Search code examples
c#encoding

Decoding gb18030 to UTF8 in C#


I have a text file, the contents if open in notepad shows:

ʸ³ßÓÀ¼ª

If I drag it to chrome browser, it automatically decode and display correctly as

矢尺永吉

After a bit of research, the code in the file is encoded with gb18030. I am attempting to do the conversion in C#. Below is my code:

public static string codeCovert(string s)
    {
        Encoding gb18 = Encoding.GetEncoding("gb18030");
        Encoding Utf8 = Encoding.UTF8;

        byte[] gbcode = gb18.GetBytes(s);

        return Utf8.GetString(gbcode);      
    }

And this still gives a whole bunch of wrong characters. Can anyone help please?
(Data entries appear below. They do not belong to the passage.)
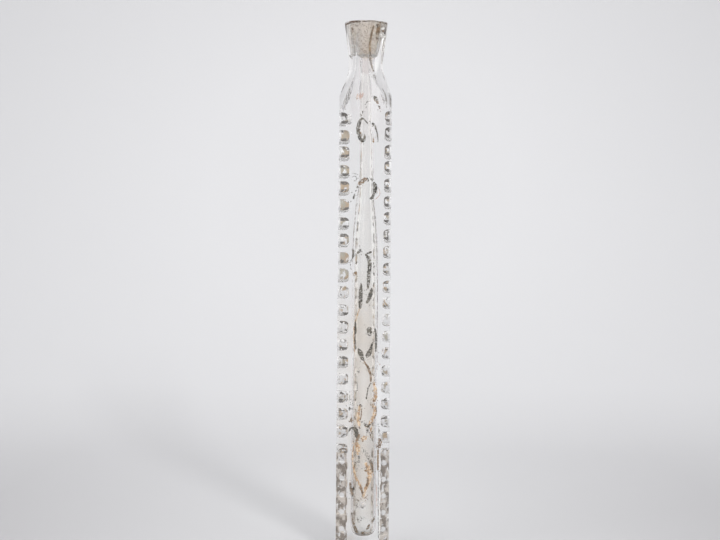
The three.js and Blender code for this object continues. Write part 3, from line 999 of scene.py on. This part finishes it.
# What dried on the floor of the hollow
RESIDUE = strokes_from("""
residue -3.4 12.6 0.5, -3.1 10.8 0.6, -2.6 9 0.8, -2.2 7.7 1.1, -1.7 6.9 1, -1.1 6.7 0.7
residue -0.5 6.5 0.7, 0.4 6.5 0.9, 1.1 6.9 0.6
residue 1.4 7.4 0.7, 1.8 8.3 0.8, 2.3 9.3 0.6
residue 3 9.7 0.5, 3.5 10.5 0.6, 3.9 11.6 0.5
residue -1.5 10.6 0.4, -1.2 10.4 0.4
""")
GILDING = ("tarnish", "brown", "ochre", "grey", "faded")
LAYERS = {}
for name, tone in TONES.items():
    LAYERS[name] = thin_layer(("gilding_" if name in GILDING else "dirt_") + name, tone)

# How many flecks may lie beside each point of a stroke that is lower than the given height
FLECKS = ((48, 4), (62, 2), (HEIGHT, 1))
# How far apart the rows of a flake lie, and how far its two faces stand in front of the glass
FLAKE_STEP = 0.16
FLAKE_FACES = (0.004, 0.024)


def with_flecks(strokes):
    """The strokes, and small flecks beside them where the gilding broke up, more of them low down."""
    draw = random.Random(23)
    flecks = []
    for tone, points in strokes:
        for x, z, width in points:
            for number in range(next(count for below, count in FLECKS if z < below)):
                turn = draw.uniform(0, 2 * math.pi)
                away = 0.5 * width + draw.uniform(0.05, 0.75)
                size = draw.uniform(0.22, 0.55)
                lean = Vector((draw.uniform(-0.35, 0.35), draw.uniform(-0.4, 0.4)))
                start = Vector((x + away * math.cos(turn), z + away * math.sin(turn)))
                tint = "brown" if tone == "ochre" and draw.random() < 0.5 else tone
                if draw.random() < 0.75:
                    flecks.append((tint, [(*start, size), (*(start + lean), 0.8 * size)]))
    return strokes + flecks


def smooth_path(points, step):
    """Points along a smooth curve through the given ones, about step apart."""
    rows = [Vector(p) for p in points]
    rows = [2 * rows[0] - rows[1]] + rows + [2 * rows[-1] - rows[-2]]
    path = []
    for a, b, c, d in zip(rows, rows[1:], rows[2:], rows[3:]):
        count = max(2, int((c - b).xy.length / step))
        for i in range(count):
            t = i / count
            bend = (2 * a - 5 * b + 4 * c - d) * t * t + (3 * b - 3 * c + d - a) * t**3
            path.append(0.5 * (2 * b + (c - a) * t + bend))
    path.append(rows[-2])
    return path


def make_strokes(name, strokes, surface):
    """Thin flakes in front of the face they lie on. surface gives the point of the face at (x, z)."""
    draw = random.Random(11)
    used = sorted({tone for tone, points in strokes})
    shape = bmesh.new()
    for tone, points in strokes:
        path = smooth_path(points, FLAKE_STEP)
        seed = Vector((draw.uniform(0, 50), draw.uniform(0, 50), 0))
        rows = []
        for i, p in enumerate(path):
            ahead = path[min(i + 1, len(path) - 1)] - path[max(i - 1, 0)]
            across = Vector((-ahead.y, ahead.x)).normalized()
            ends = min(1.0, 0.5 + 0.25 * min(i, len(path) - 1 - i))
            row = []
            for side in (1, 0, -1):
                rough = 1 + 0.45 * noise.noise(Vector((p.x * 2.2, p.y * 2.2, side * 3)) + seed)
                off = across * (side * 0.5 * max(p.z, 0.2) * ends * rough)
                x, y, z = surface(p.x + off.x, p.y + off.y)
                row.append([shape.verts.new(Vector((x, y - lift, z)) * MM) for lift in FLAKE_FACES])
            rows.append(row)
        faces = []
        for (a, b, c), (d, e, f) in zip(rows, rows[1:]):
            for near, far, next_near, next_far in ((a, b, d, e), (b, c, e, f)):
                faces.append((near[1], far[1], next_far[1], next_near[1]))
                faces.append((near[0], next_near[0], next_far[0], far[0]))
            faces += [(a[0], a[1], d[1], d[0]), (c[0], f[0], f[1], c[1])]
        for a, b, c in (rows[0], rows[-1]):
            faces += [(a[0], b[0], b[1], a[1]), (b[0], c[0], c[1], b[1])]
        for corners in faces:
            shape.faces.new(corners).material_index = used.index(tone)
    bmesh.ops.recalc_face_normals(shape, faces=shape.faces)
    mesh = bpy.data.meshes.new(name)
    shape.to_mesh(mesh)
    shape.free()
    piece = new_object(name, mesh)
    for tone in used:
        mesh.materials.append(LAYERS[tone])
    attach(piece, "root")


def make_stage():
    """A pale sheet that runs flat under the bottle and curves up behind it."""
    points, faces = [], []
    half_width, curve_start, curve_radius = 1500.0, 350.0, 500.0
    path = [(-1600.0, 0.0), (-700.0, 0.0), (curve_start, 0.0)]
    for i in range(1, 25):
        a = i / 24 * math.pi / 2
        y = curve_start + curve_radius * math.sin(a)
        path.append((y, curve_radius - curve_radius * math.cos(a)))
    path.append((curve_start + curve_radius, 1900.0))
    for y, z in path:
        points += [(-half_width, y, z - AIR_GAP), (half_width, y, z - AIR_GAP)]
    for i in range(len(path) - 1):
        faces.append([2 * i, 2 * i + 1, 2 * i + 3, 2 * i + 2])
    sweep = new_object("studio_sweep", mesh_from("studio_sweep", points, faces))
    for polygon in sweep.data.polygons:
        polygon.use_smooth = True
    made, tree, shader, place = material("pale_paper", Roughness=0.9)
    grain = add_noise(tree, place, 900, 3.0)
    pale = add_mix(tree, grain, (0.69, 0.69, 0.703), (0.71, 0.71, 0.723))
    at = axes(tree, place)
    across = add_math(tree, "ABSOLUTE", at["X"])
    # The wall is painted darker away from a point behind the bottle, as a painted pool of light, and
    # paler again beyond the camera's view, as a painted brighter room
    away = add_span(tree, at["X"], add_math(tree, "SUBTRACT", at["Z"], 0.15))
    wall = add_mix(tree, add_range(tree, away, 0.1, 0.5), pale, (0.505, 0.505, 0.518))
    wall = add_mix(tree, add_range(tree, across, 0.285, 0.33), wall, (0.82, 0.82, 0.83))
    # Towards the camera the paper is painted darker, and darker still to either side: painted shade
    near = add_range(tree, at["Y"], 0.5, -0.1)
    aside = add_range(tree, across, 0.03, 0.14)
    floor = add_mix(tree, aside, (0.575, 0.575, 0.585), (0.36, 0.355, 0.365))
    tree.links.new(add_mix(tree, near, wall, floor), shader.inputs["Base Color"])
    sweep.data.materials.append(made)


def add_light(name, place, target, size, power, seen_in_glass=True):
    data = bpy.data.lights.new(name, "AREA")
    data.shape = "RECTANGLE"
    data.size, data.size_y = size
    data.energy = power
    lamp = new_object(name, data)
    lamp.visible_glossy = seen_in_glass
    lamp.visible_transmission = seen_in_glass
    lamp.location = place
    lamp.rotation_euler = (Vector(target) - Vector(place)).to_track_quat("-Z", "Y").to_euler()


def make_lights():
    add_light("front_right_window", (0.27, -1.05, 0.45), (0, 0, 0.08), (0.11, 0.11), 7.0, False)
    add_light("front_left_fill", (-0.60, -0.90, 0.50), (0, 0, 0.06), (0.8, 0.8), 2.9)
    add_light("high_soft_light", (0, -0.7, 1.7), (0, 0.5, 0.15), (2.0, 1.6), 8.0)
    world = bpy.data.worlds.new("studio_air")
    world.use_nodes = True
    tree = world.node_tree
    direction = axes(tree, tree.nodes.new("ShaderNodeTexCoord").outputs["Generated"])
    # The room in front of the bottle is darker than the rest
    in_front = add_range(tree, direction["Y"], -0.97, -0.85)
    room = add_mix(tree, in_front, (0.36, 0.35, 0.34), (0.83, 0.83, 0.835))
    tree.links.new(room, tree.nodes["Background"].inputs["Color"])
    scene.world = world


def make_camera():
    data = bpy.data.cameras.new("front_camera")
    data.lens = 100
    data.sensor_width = 36
    data.clip_start = 0.01
    camera = new_object("front_camera", data)
    upright = Matrix.Rotation(math.radians(90), 4, "X") @ Matrix.Rotation(math.radians(0.45), 4, "Z")
    camera.matrix_world = Matrix.Translation((-0.0013, -0.6230, 0.08795)) @ upright
    scene.camera = camera


surface_tree = BVHTree.FromObject(glass, bpy.context.evaluated_depsgraph_get())


def on_front(x, z):
    """The point of the glass's front at a place. A place beside the glass is drawn in to it."""
    for tries in range(60):
        hit = surface_tree.ray_cast(Vector((x * MM, -0.05, z * MM)), Vector((0, 1, 0)))[0]
        if hit and hit.y < 0:
            return x, hit.y / MM, z
        x *= 0.99
    return x, 0.0, z


def on_hollow(x, z):
    """The point of the hollow's front wall at a place."""
    hit = surface_tree.ray_cast(Vector((x, 0, z)) * MM, Vector((0, -1, 0)))[0]
    return x, hit.y / MM if hit else 0.0, z


make_strokes("gilt_scrollwork", with_flecks(SCROLLWORK), on_front)
make_strokes("dirt_and_painted_lighting", DIRT_AND_PAINTED_LIGHTING, on_front)
make_strokes("dried_residue", RESIDUE, on_hollow)
make_stage()
make_lights()
make_camera()
scene.view_settings.view_transform = "Standard"
# Cut glass needs long light paths
scene.cycles.max_bounces = 24
scene.cycles.glossy_bounces = 16
scene.cycles.transmission_bounces = 24
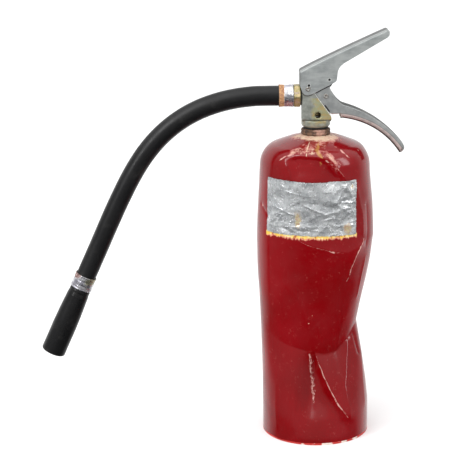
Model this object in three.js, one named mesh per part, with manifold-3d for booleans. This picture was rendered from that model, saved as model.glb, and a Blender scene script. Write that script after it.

Thanks.


Solution

  • Your method takes in a string and returns another string which does not make sense. System.String is a "vector" of UTF-16 code units.

    You should do:

    using System.Text;
    using System.IO;
    
    // ...
    
      var str = File.ReadAllText(@"path\file.txt", Encoding.GetEncoding("GB18030"));
    

    While str is in memory, it has the value "矢尺永吉". It cannot be "UTF-8" when it is a .NET string in memory. You can save it to another file, of course:

      File.WriteAllText(@"path\otherfile.txt", str, Encoding.UTF8);
    

    Edit: In newer versions of .NET, you need to do:

    Encoding.RegisterProvider(CodePagesEncodingProvider.Instance);
    

    before you can use Encoding.GetEncoding("GB18030").